(Dataset records)
▼
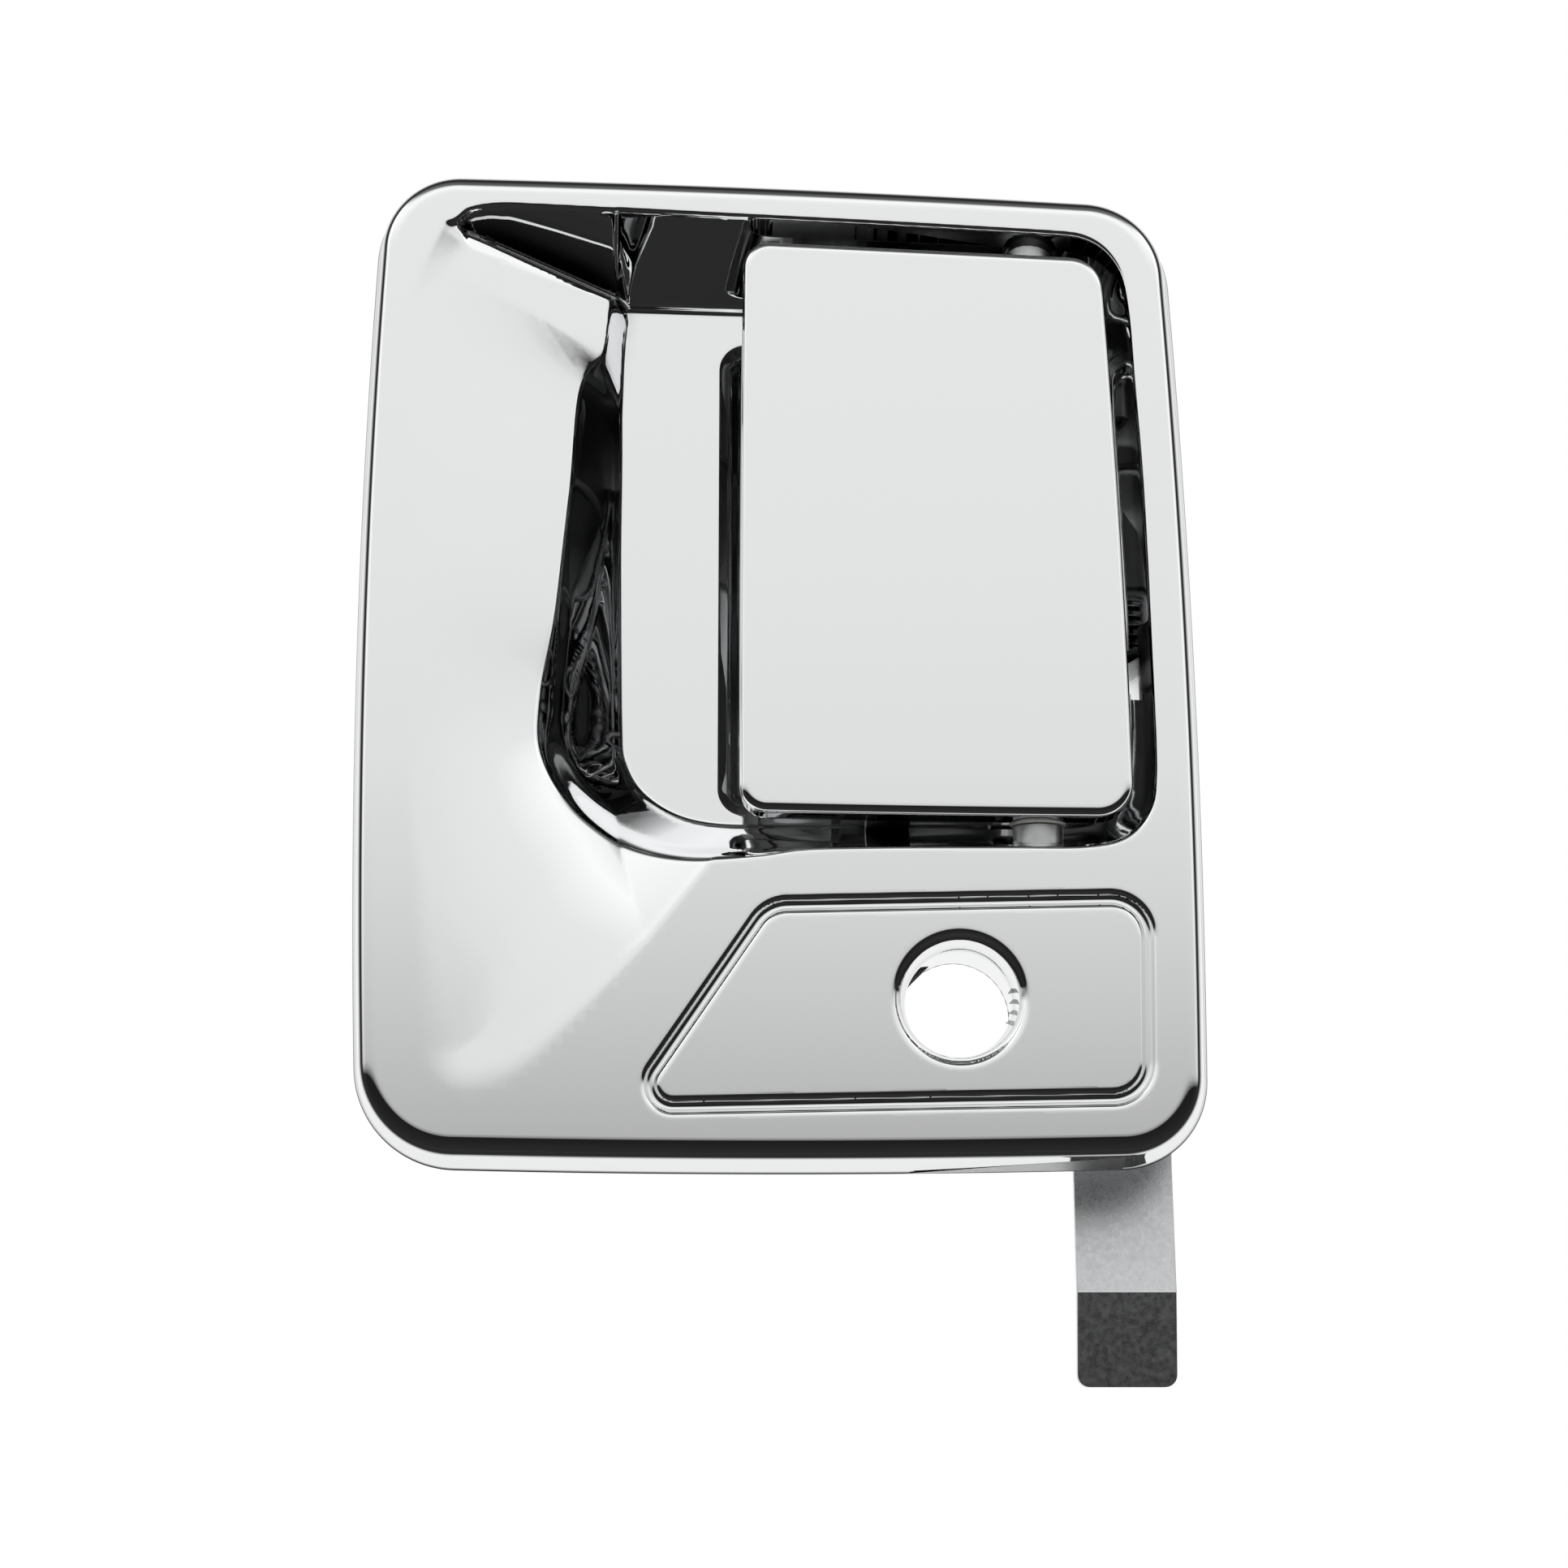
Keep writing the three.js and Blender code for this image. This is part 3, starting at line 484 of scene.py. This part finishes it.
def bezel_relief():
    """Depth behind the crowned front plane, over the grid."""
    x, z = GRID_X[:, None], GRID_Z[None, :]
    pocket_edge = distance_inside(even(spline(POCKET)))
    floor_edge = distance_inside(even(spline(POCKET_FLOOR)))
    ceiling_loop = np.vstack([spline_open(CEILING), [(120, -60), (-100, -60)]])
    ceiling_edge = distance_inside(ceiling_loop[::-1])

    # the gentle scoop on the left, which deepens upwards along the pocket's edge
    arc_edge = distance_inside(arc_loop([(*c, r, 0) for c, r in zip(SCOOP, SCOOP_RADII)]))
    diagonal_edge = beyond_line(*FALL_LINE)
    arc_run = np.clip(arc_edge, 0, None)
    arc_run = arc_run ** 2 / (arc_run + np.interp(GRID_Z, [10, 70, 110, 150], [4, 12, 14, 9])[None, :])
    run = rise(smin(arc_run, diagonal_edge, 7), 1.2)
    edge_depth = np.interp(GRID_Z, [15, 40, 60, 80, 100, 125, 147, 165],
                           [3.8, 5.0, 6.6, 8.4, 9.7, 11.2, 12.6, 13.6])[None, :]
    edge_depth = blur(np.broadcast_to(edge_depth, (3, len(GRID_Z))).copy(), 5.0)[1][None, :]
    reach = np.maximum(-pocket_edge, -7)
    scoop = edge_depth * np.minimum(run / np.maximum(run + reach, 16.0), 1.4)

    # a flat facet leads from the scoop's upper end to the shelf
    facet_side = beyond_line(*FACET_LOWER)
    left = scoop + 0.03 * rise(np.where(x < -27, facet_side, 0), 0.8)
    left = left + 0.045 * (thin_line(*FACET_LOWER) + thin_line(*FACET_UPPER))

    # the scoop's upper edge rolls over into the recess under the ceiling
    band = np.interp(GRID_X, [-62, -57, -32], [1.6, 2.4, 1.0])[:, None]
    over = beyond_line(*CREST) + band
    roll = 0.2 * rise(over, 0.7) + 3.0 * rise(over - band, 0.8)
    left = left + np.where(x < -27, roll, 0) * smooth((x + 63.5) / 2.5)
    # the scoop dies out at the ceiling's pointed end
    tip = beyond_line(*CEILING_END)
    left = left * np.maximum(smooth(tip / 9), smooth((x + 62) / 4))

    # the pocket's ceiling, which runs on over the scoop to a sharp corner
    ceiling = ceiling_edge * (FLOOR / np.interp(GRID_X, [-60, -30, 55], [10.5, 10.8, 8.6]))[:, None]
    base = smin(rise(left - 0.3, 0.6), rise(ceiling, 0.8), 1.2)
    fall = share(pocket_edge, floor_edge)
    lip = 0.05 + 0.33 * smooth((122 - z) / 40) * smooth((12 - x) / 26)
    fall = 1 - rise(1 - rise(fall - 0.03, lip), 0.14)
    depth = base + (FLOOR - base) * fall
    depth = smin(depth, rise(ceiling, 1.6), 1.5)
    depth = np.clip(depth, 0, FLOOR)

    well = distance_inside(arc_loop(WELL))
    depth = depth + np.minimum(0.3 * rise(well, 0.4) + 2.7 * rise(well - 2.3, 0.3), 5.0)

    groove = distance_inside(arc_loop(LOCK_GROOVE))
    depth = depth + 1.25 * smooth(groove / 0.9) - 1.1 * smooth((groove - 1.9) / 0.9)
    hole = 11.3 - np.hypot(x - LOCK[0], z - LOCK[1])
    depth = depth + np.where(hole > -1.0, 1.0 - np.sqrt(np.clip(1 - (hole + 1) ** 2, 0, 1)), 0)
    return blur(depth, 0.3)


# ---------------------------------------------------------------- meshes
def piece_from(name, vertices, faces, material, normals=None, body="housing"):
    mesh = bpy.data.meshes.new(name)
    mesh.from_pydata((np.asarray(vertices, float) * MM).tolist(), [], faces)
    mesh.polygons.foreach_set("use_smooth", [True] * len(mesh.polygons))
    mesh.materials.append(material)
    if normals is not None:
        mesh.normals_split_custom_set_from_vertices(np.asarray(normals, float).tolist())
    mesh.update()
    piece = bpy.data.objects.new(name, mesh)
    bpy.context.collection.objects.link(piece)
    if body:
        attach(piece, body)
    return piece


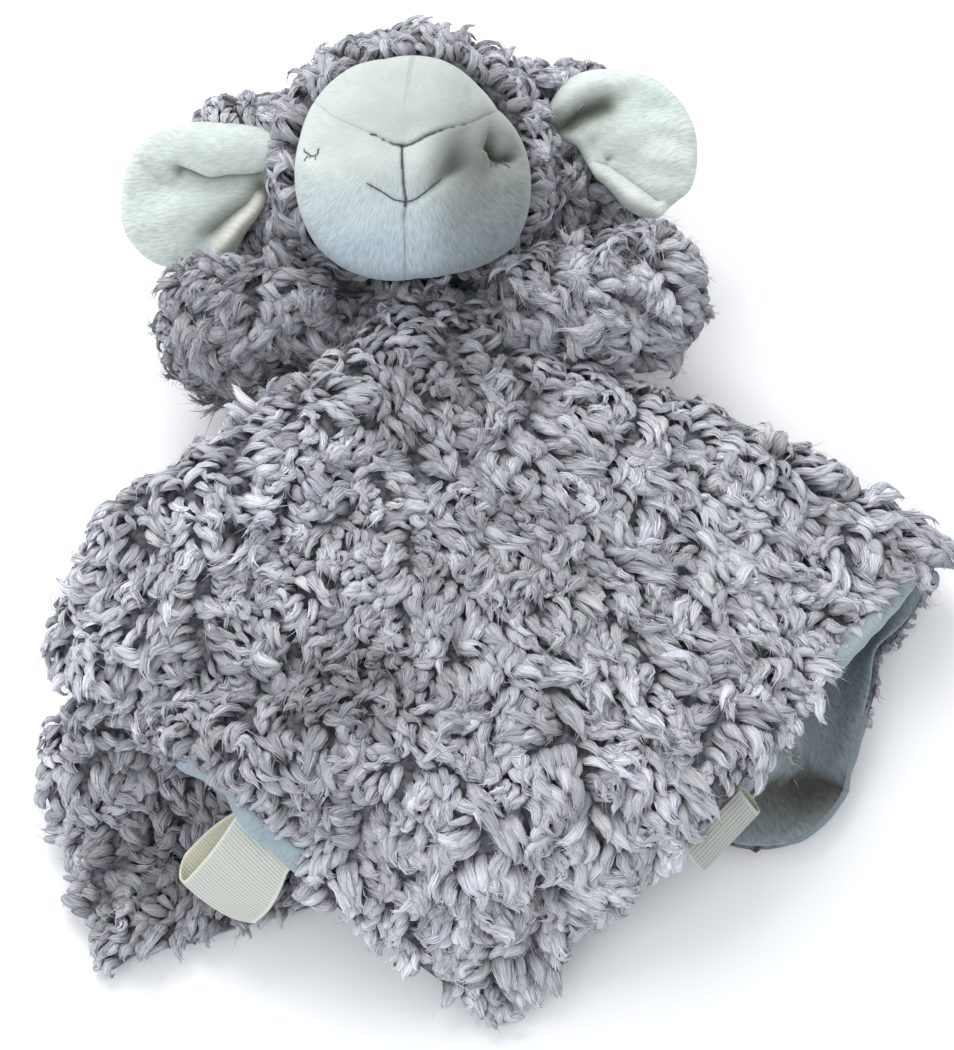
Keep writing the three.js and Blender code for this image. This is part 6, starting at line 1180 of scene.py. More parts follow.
▲
§ WHAT NEEDS TO BE DONE
Word for word, extract all the records.

§ OUTPUT FOR THIS EXERCISE
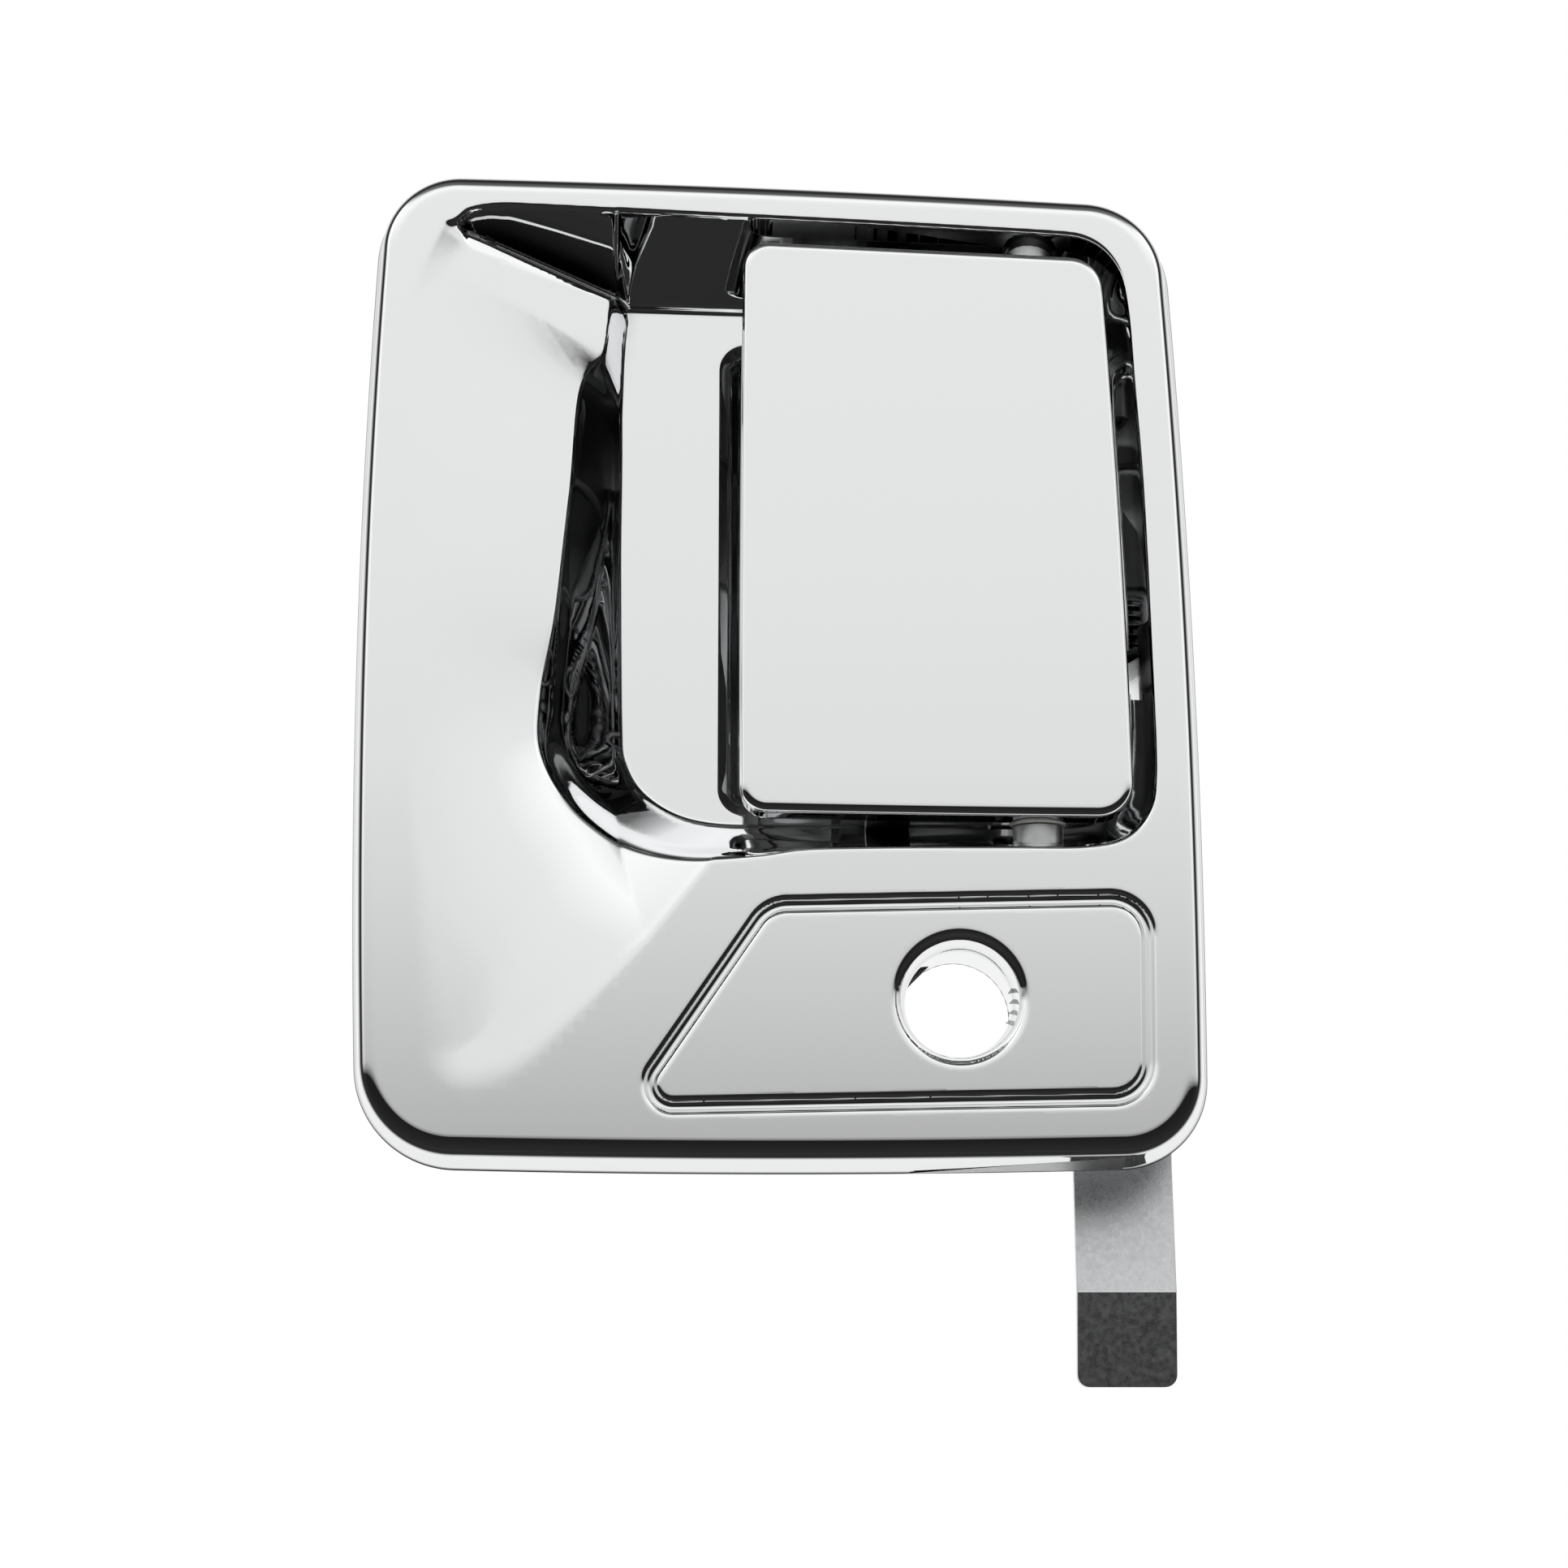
Keep writing the three.js and Blender code for this image. This is part 3, starting at line 484 of scene.py. This part finishes it.
def bezel_relief():
    """Depth behind the crowned front plane, over the grid."""
    x, z = GRID_X[:, None], GRID_Z[None, :]
    pocket_edge = distance_inside(even(spline(POCKET)))
    floor_edge = distance_inside(even(spline(POCKET_FLOOR)))
    ceiling_loop = np.vstack([spline_open(CEILING), [(120, -60), (-100, -60)]])
    ceiling_edge = distance_inside(ceiling_loop[::-1])

    # the gentle scoop on the left, which deepens upwards along the pocket's edge
    arc_edge = distance_inside(arc_loop([(*c, r, 0) for c, r in zip(SCOOP, SCOOP_RADII)]))
    diagonal_edge = beyond_line(*FALL_LINE)
    arc_run = np.clip(arc_edge, 0, None)
    arc_run = arc_run ** 2 / (arc_run + np.interp(GRID_Z, [10, 70, 110, 150], [4, 12, 14, 9])[None, :])
    run = rise(smin(arc_run, diagonal_edge, 7), 1.2)
    edge_depth = np.interp(GRID_Z, [15, 40, 60, 80, 100, 125, 147, 165],
                           [3.8, 5.0, 6.6, 8.4, 9.7, 11.2, 12.6, 13.6])[None, :]
    edge_depth = blur(np.broadcast_to(edge_depth, (3, len(GRID_Z))).copy(), 5.0)[1][None, :]
    reach = np.maximum(-pocket_edge, -7)
    scoop = edge_depth * np.minimum(run / np.maximum(run + reach, 16.0), 1.4)

    # a flat facet leads from the scoop's upper end to the shelf
    facet_side = beyond_line(*FACET_LOWER)
    left = scoop + 0.03 * rise(np.where(x < -27, facet_side, 0), 0.8)
    left = left + 0.045 * (thin_line(*FACET_LOWER) + thin_line(*FACET_UPPER))

    # the scoop's upper edge rolls over into the recess under the ceiling
    band = np.interp(GRID_X, [-62, -57, -32], [1.6, 2.4, 1.0])[:, None]
    over = beyond_line(*CREST) + band
    roll = 0.2 * rise(over, 0.7) + 3.0 * rise(over - band, 0.8)
    left = left + np.where(x < -27, roll, 0) * smooth((x + 63.5) / 2.5)
    # the scoop dies out at the ceiling's pointed end
    tip = beyond_line(*CEILING_END)
    left = left * np.maximum(smooth(tip / 9), smooth((x + 62) / 4))

    # the pocket's ceiling, which runs on over the scoop to a sharp corner
    ceiling = ceiling_edge * (FLOOR / np.interp(GRID_X, [-60, -30, 55], [10.5, 10.8, 8.6]))[:, None]
    base = smin(rise(left - 0.3, 0.6), rise(ceiling, 0.8), 1.2)
    fall = share(pocket_edge, floor_edge)
    lip = 0.05 + 0.33 * smooth((122 - z) / 40) * smooth((12 - x) / 26)
    fall = 1 - rise(1 - rise(fall - 0.03, lip), 0.14)
    depth = base + (FLOOR - base) * fall
    depth = smin(depth, rise(ceiling, 1.6), 1.5)
    depth = np.clip(depth, 0, FLOOR)

    well = distance_inside(arc_loop(WELL))
    depth = depth + np.minimum(0.3 * rise(well, 0.4) + 2.7 * rise(well - 2.3, 0.3), 5.0)

    groove = distance_inside(arc_loop(LOCK_GROOVE))
    depth = depth + 1.25 * smooth(groove / 0.9) - 1.1 * smooth((groove - 1.9) / 0.9)
    hole = 11.3 - np.hypot(x - LOCK[0], z - LOCK[1])
    depth = depth + np.where(hole > -1.0, 1.0 - np.sqrt(np.clip(1 - (hole + 1) ** 2, 0, 1)), 0)
    return blur(depth, 0.3)


# ---------------------------------------------------------------- meshes
def piece_from(name, vertices, faces, material, normals=None, body="housing"):
    mesh = bpy.data.meshes.new(name)
    mesh.from_pydata((np.asarray(vertices, float) * MM).tolist(), [], faces)
    mesh.polygons.foreach_set("use_smooth", [True] * len(mesh.polygons))
    mesh.materials.append(material)
    if normals is not None:
        mesh.normals_split_custom_set_from_vertices(np.asarray(normals, float).tolist())
    mesh.update()
    piece = bpy.data.objects.new(name, mesh)
    bpy.context.collection.objects.link(piece)
    if body:
        attach(piece, body)
    return piece


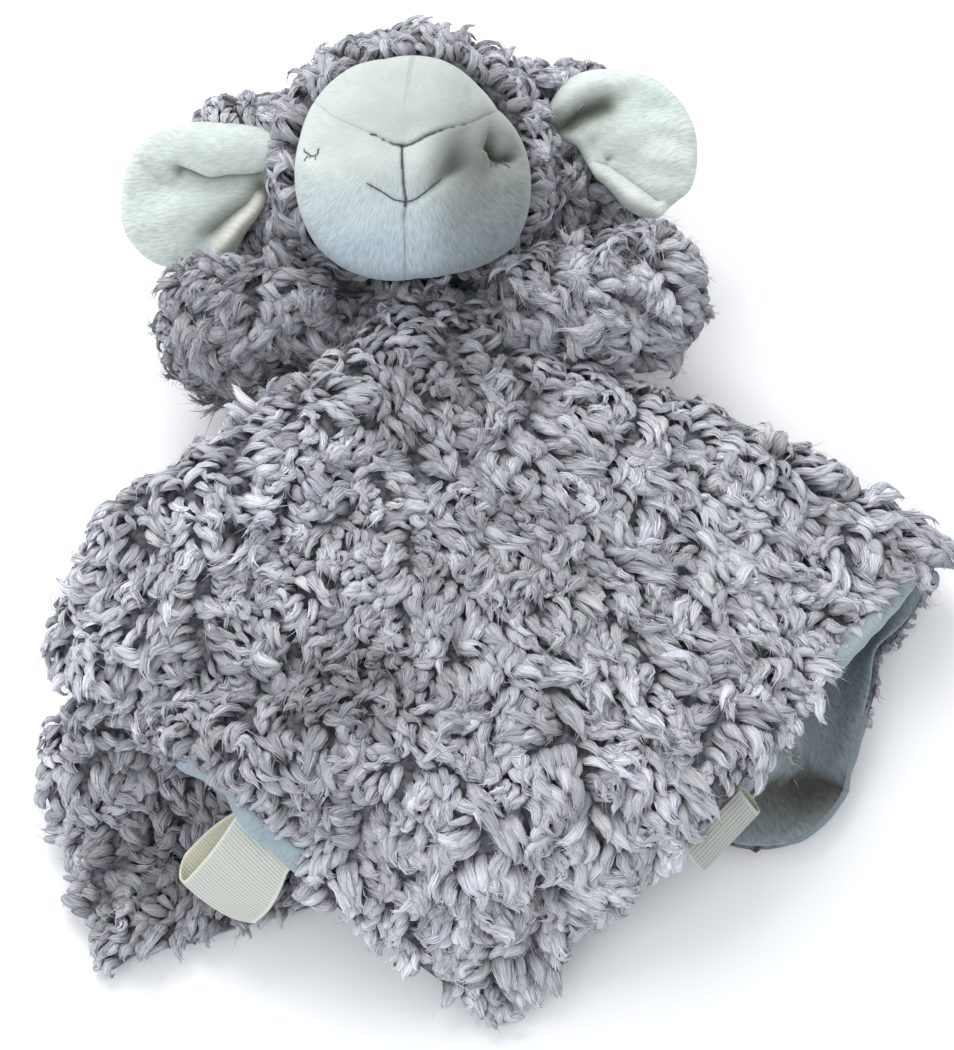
Keep writing the three.js and Blender code for this image. This is part 6, starting at line 1180 of scene.py. More parts follow.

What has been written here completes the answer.